Gema is an 18-year old from Miami, FL. She loves reading and writing young adult fiction and claims to pass out in the presence of sterile wit.
As a Hispanic, I’ve gotten used to stereotypes. A vast majority of people think that we Hispanics are all illegal, loud and work as servants or in construction. There have been so many jokes that I’ve armored myself against the stereotypes by seeing the light comical side of them. However, there are still some stereotypes that make my head twitch. One of them is the notion that all of us Hispanics love a genre of music called reggaeton.
Let’s start with this: What is reggaeton? Reggaeton is a relatively new genre of music. Some describe it as a mix between reggae with a hip-hop persona and Spanish vocals. This is an incredibly simple and pragmatic definition. In my opinion, reggaeton is just music with such an unchanging rhythm that it feels like you’re listening to a scratched CD with Spanish rap.
I’ll admit that reggaeton is extremely popular among Hispanics. It is modern and designed to dance. But this does not mean that every single Hispanic loves it. That is like saying that every single African American is obsessed with hip hop, or that every person in Seattle loves grunge. To say this would be to insult all people who dislike the genre. While there are Hispanics who live and breathe reggaeton, there are those who have created websites which petition against it because they can’t understand how a genre with such alliterative rhythm and misogynistic themes can be considered music. These are the Hispanics that change the station when such songs come on and feel ashamed when a non-Hispanic associates them with the category.
Whether or not reggaeton should be considered “music” or not is not the point. The point is that not all Hispanics center themselves in this genre. Believe it or not, we Hispanics-like the rest of the world- like variety. (Those in and out of the United States). For example, my ipod holds a spectrum of music, some of which I rate five stars and others that I hide in a guilty-pleasure playlist. Some of those playlists are the following:
- There are the classics. These are the songs that made an impression on me many decades ago in a previous life
- I Shot the Sheriff –Bob Marley
- Stand By Me –BB King
- Feeling Good –Nina Simone (also Michael Bublé and Muse’s cover)

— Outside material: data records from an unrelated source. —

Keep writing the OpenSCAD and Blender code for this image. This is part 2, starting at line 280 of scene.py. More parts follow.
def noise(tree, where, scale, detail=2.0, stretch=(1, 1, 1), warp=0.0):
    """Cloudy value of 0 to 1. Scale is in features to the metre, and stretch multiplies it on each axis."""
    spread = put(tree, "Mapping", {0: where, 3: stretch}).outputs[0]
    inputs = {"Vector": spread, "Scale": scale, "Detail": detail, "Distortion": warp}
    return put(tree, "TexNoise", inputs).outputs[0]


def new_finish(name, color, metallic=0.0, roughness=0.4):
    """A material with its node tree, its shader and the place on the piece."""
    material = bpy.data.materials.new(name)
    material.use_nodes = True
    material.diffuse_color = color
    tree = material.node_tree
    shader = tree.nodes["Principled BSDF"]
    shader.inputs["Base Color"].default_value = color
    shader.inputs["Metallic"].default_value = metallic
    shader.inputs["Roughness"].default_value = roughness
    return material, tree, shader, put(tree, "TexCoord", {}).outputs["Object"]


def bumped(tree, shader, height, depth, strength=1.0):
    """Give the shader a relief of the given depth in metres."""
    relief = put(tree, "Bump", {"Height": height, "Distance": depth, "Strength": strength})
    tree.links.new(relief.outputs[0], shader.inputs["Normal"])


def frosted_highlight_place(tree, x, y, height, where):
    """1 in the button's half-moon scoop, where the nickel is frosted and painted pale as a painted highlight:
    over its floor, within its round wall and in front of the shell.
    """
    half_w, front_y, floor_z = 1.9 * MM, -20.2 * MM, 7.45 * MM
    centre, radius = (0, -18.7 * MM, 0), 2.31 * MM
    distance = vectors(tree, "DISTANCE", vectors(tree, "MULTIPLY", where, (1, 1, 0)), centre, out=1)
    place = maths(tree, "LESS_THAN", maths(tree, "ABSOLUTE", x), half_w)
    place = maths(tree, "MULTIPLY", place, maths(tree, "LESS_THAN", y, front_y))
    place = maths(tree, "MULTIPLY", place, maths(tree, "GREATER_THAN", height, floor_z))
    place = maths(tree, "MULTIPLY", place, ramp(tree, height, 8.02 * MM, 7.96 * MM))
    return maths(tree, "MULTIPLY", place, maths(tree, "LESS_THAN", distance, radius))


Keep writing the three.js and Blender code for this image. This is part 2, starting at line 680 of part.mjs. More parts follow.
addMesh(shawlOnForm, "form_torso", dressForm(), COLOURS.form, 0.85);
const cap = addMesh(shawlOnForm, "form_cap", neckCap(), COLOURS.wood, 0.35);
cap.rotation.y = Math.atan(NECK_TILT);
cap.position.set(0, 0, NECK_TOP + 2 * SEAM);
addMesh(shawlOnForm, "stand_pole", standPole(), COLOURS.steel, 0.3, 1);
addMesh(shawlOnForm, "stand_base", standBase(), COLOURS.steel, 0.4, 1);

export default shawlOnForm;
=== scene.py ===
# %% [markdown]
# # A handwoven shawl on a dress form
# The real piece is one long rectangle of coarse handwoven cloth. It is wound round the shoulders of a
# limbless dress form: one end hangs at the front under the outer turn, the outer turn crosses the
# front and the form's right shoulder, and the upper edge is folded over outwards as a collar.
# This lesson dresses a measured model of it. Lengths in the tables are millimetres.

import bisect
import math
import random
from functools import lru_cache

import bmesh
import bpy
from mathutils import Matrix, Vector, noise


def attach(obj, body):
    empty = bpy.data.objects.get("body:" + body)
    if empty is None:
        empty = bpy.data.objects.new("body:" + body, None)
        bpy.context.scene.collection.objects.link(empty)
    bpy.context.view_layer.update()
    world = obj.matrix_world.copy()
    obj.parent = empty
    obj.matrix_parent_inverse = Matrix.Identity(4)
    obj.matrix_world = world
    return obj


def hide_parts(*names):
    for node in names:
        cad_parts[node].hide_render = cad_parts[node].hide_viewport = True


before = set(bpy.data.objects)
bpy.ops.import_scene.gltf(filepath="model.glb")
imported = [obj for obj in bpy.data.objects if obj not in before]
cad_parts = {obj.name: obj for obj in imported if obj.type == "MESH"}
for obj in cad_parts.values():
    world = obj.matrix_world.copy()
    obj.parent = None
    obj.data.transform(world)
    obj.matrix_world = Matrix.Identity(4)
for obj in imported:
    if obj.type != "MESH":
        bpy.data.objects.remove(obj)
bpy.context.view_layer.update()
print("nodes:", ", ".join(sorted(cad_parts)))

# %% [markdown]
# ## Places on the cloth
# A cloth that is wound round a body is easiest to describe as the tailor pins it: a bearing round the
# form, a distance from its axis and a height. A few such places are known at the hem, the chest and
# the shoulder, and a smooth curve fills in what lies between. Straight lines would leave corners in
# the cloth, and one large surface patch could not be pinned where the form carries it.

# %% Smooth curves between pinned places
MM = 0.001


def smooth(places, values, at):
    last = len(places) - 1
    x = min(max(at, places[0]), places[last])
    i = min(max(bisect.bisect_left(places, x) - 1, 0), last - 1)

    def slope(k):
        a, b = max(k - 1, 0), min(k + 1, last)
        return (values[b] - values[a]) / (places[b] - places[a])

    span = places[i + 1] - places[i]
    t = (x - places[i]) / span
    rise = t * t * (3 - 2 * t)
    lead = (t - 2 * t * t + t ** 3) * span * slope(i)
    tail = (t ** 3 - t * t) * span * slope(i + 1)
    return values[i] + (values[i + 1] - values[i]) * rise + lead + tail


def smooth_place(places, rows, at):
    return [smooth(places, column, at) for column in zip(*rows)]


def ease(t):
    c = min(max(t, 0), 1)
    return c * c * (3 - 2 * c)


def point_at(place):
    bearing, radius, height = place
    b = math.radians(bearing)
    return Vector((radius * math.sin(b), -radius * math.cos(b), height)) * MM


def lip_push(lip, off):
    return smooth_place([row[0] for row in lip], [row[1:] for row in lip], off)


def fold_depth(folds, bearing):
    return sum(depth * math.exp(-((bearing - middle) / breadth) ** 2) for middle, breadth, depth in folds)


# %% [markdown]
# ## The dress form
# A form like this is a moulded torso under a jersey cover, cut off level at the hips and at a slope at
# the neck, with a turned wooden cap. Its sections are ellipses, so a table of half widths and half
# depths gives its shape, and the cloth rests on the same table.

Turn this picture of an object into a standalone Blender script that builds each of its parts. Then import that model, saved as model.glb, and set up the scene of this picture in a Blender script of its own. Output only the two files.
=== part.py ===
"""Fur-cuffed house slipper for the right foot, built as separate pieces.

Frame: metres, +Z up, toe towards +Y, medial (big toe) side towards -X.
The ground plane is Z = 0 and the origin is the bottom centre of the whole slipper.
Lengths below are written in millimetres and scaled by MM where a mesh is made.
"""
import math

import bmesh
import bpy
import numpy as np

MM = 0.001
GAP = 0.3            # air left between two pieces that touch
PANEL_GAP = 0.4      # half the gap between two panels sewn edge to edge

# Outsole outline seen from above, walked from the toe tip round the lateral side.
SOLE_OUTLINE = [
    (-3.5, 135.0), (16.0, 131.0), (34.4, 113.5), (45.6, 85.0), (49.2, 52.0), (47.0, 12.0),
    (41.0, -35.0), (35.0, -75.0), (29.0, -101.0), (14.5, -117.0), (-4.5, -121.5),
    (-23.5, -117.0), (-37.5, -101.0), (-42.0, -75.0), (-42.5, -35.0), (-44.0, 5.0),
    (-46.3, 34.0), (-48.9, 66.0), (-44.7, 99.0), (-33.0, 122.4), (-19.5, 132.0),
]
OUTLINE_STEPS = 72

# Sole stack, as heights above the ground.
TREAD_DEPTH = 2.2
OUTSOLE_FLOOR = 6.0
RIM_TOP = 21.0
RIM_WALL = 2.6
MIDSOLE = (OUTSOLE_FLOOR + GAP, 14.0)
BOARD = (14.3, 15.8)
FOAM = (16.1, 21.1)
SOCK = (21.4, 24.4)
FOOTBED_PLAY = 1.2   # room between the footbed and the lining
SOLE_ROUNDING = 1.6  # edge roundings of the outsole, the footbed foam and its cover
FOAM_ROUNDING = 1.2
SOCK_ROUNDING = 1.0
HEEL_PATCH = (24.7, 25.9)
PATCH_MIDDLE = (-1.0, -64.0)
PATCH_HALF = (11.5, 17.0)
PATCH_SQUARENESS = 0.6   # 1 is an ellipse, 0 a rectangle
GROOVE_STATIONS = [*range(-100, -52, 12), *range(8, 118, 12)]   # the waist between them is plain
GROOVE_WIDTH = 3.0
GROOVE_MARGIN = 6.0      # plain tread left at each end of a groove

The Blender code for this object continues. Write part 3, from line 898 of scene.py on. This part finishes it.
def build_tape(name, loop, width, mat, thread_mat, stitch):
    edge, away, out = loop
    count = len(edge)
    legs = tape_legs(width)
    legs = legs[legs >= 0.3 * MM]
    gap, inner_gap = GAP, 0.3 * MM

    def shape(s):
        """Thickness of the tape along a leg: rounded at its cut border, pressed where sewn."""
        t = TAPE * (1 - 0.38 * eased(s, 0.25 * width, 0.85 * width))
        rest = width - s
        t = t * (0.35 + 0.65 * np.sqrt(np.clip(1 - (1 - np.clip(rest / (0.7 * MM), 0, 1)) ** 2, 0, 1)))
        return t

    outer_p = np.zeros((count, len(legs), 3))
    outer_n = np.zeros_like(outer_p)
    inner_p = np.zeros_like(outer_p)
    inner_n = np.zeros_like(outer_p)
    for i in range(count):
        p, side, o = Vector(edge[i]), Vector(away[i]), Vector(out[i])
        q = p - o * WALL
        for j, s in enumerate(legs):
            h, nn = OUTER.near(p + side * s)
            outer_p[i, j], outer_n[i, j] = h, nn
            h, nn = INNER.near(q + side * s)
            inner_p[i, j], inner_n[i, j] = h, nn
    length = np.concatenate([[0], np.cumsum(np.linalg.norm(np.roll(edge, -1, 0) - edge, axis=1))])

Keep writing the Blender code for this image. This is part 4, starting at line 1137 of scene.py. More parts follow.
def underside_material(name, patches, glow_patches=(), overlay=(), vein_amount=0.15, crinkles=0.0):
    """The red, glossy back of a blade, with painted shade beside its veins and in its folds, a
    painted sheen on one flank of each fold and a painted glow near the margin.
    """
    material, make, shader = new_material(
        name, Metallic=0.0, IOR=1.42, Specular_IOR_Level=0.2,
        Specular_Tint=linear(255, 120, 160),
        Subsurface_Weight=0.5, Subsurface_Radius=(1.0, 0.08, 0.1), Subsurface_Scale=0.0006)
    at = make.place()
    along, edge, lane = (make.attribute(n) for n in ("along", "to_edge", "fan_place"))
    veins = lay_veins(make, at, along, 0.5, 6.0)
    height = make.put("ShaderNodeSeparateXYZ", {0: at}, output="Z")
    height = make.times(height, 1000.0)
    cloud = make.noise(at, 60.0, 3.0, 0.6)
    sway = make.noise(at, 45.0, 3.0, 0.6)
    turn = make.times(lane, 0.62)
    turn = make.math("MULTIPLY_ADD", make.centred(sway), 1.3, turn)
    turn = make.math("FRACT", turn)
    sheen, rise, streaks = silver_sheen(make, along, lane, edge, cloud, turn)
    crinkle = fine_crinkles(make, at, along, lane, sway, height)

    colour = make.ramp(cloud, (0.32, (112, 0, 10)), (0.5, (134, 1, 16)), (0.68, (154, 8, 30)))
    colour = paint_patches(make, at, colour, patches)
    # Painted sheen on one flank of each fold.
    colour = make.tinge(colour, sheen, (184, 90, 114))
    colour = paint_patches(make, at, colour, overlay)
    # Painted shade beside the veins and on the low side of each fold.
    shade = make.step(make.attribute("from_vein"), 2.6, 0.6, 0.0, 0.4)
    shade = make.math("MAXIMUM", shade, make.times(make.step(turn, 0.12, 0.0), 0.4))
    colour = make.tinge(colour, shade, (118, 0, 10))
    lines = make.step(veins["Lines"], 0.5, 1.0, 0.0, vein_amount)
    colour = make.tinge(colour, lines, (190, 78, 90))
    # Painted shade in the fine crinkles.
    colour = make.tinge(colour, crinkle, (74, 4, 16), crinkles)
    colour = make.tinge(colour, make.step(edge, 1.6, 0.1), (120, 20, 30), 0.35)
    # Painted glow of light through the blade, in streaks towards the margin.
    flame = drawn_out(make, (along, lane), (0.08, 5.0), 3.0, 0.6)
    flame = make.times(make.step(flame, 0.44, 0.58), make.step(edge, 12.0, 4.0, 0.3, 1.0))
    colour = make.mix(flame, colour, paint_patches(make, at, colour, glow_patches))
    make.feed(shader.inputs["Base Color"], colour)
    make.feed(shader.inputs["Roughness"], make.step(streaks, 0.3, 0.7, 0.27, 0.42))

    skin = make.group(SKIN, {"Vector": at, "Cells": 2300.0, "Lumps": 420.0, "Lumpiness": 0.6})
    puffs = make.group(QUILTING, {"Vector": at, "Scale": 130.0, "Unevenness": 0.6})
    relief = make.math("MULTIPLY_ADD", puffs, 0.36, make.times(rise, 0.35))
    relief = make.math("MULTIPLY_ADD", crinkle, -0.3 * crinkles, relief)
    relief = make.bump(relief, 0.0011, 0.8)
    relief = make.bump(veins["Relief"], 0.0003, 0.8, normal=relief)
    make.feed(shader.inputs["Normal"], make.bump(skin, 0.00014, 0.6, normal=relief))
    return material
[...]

- Stairway to Heaven –Led Zeppelin
- California Dreamin’ –The Mama and The Papa
- There are also the artists that either sing to your soul or scare it to the world via heavy drums, grinding guitars, airy vocals or existential lyrics
- Fiona Apple
- Alice in Chains
- Then there are the soundtracks that make any movie worth the ten dollar ticket stub (Or the occasional seat to a Broadway Musical)
- Requiem for a Dream
- Perfume, Story of a Murderer
- Dr. Jekyll and Mr. Hyde
- Man of the Mancha
The lists continue. There are many Hispanics with a much wider musical spectrum than mine. It is a shame that the rest of the world thinks that we’re all stuck in the quicksand that is reggaeton.